++++ Extracted entries ++++

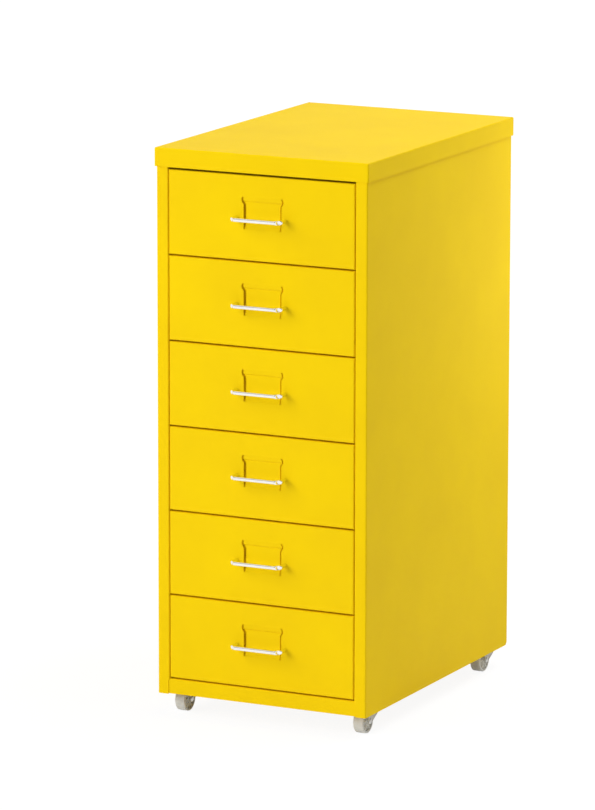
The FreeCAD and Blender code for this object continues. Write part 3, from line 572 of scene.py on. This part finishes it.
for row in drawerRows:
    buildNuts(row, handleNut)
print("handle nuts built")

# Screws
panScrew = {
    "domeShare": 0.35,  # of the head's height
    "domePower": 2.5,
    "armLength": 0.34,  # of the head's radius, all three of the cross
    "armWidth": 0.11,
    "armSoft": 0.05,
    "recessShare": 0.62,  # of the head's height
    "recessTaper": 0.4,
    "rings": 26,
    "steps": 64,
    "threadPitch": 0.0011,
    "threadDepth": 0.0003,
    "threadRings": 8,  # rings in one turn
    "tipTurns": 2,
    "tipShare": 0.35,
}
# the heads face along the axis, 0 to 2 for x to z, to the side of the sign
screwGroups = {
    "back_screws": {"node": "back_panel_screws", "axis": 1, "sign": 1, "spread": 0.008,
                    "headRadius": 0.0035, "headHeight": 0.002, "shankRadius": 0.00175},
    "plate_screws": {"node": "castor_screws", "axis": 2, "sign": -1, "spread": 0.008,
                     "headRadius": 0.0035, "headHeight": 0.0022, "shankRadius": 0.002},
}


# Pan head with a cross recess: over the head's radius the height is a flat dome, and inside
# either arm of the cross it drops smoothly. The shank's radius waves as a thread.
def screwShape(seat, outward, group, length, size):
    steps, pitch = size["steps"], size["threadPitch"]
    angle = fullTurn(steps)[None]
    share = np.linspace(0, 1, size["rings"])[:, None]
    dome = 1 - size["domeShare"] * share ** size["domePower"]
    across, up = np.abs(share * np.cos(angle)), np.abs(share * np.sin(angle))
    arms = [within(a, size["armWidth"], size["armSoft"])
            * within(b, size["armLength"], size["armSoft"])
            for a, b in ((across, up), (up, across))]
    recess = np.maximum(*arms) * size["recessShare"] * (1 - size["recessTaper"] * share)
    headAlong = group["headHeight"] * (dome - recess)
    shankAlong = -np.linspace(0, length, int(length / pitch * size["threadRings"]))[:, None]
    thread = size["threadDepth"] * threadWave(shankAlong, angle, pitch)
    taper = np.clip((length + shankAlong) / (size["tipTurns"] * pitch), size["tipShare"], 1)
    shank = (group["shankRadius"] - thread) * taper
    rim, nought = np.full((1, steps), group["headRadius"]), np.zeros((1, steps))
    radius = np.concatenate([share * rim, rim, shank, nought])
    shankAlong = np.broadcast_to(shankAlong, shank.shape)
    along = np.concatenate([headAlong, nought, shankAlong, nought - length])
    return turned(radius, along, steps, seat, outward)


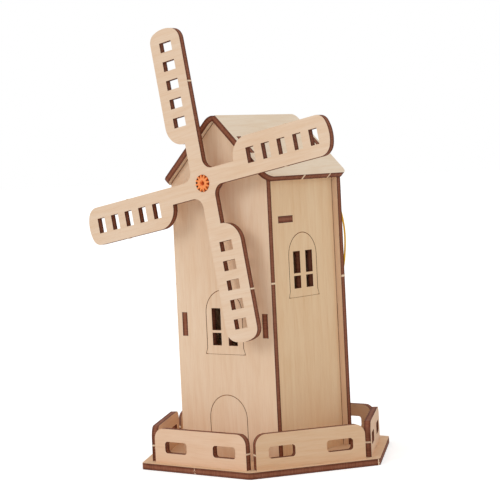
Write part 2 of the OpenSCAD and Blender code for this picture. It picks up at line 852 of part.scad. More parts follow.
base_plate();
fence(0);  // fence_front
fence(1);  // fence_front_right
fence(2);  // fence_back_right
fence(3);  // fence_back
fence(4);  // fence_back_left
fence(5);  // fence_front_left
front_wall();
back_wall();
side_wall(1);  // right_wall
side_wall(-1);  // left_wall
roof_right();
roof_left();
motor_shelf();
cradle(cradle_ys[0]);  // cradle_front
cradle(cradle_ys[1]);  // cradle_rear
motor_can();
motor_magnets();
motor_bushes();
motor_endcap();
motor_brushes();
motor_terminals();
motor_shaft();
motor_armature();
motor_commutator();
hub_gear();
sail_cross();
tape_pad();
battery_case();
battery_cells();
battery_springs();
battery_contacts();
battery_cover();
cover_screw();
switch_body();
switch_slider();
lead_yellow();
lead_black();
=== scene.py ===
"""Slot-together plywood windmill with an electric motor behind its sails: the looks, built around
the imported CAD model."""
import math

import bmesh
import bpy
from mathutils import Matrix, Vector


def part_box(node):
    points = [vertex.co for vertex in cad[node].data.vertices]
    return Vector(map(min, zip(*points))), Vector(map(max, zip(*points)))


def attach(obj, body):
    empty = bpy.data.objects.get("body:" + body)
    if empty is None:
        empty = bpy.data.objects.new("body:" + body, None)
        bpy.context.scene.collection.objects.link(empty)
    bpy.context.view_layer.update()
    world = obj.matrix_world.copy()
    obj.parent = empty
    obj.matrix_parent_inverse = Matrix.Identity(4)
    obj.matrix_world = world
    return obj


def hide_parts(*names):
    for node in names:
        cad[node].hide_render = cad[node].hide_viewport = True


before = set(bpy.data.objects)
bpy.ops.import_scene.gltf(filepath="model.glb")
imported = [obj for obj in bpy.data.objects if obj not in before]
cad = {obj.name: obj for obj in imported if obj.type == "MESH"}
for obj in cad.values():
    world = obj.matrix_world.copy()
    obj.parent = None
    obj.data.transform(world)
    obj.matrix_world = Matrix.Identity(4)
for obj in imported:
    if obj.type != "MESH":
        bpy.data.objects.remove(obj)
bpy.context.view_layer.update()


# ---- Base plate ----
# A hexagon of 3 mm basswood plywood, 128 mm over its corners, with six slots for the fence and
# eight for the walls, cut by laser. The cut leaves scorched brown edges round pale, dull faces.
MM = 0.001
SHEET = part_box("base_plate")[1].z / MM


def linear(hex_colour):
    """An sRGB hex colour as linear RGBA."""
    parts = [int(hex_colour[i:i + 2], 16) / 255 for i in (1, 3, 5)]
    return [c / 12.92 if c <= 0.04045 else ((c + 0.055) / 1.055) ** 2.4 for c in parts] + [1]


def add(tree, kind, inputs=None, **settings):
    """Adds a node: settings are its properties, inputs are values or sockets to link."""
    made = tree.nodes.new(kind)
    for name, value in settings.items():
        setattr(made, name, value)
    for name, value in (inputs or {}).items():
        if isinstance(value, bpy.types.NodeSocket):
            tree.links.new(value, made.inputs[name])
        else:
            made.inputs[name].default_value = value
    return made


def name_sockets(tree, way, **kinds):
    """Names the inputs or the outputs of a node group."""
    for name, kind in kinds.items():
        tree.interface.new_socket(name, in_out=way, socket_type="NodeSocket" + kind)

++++

Return the lines from the line with "roof_left();" through the line with "zip(*points))), Vector(map(max, zip(*points)))", inclusive, exactly as they stand, and nothing else.

roof_left();
motor_shelf();
cradle(cradle_ys[0]);  // cradle_front
cradle(cradle_ys[1]);  // cradle_rear
motor_can();
motor_magnets();
motor_bushes();
motor_endcap();
motor_brushes();
motor_terminals();
motor_shaft();
motor_armature();
motor_commutator();
hub_gear();
sail_cross();
tape_pad();
battery_case();
battery_cells();
battery_springs();
battery_contacts();
battery_cover();
cover_screw();
switch_body();
switch_slider();
lead_yellow();
lead_black();
=== scene.py ===
"""Slot-together plywood windmill with an electric motor behind its sails: the looks, built around
the imported CAD model."""
import math

import bmesh
import bpy
from mathutils import Matrix, Vector


def part_box(node):
    points = [vertex.co for vertex in cad[node].data.vertices]
    return Vector(map(min, zip(*points))), Vector(map(max, zip(*points)))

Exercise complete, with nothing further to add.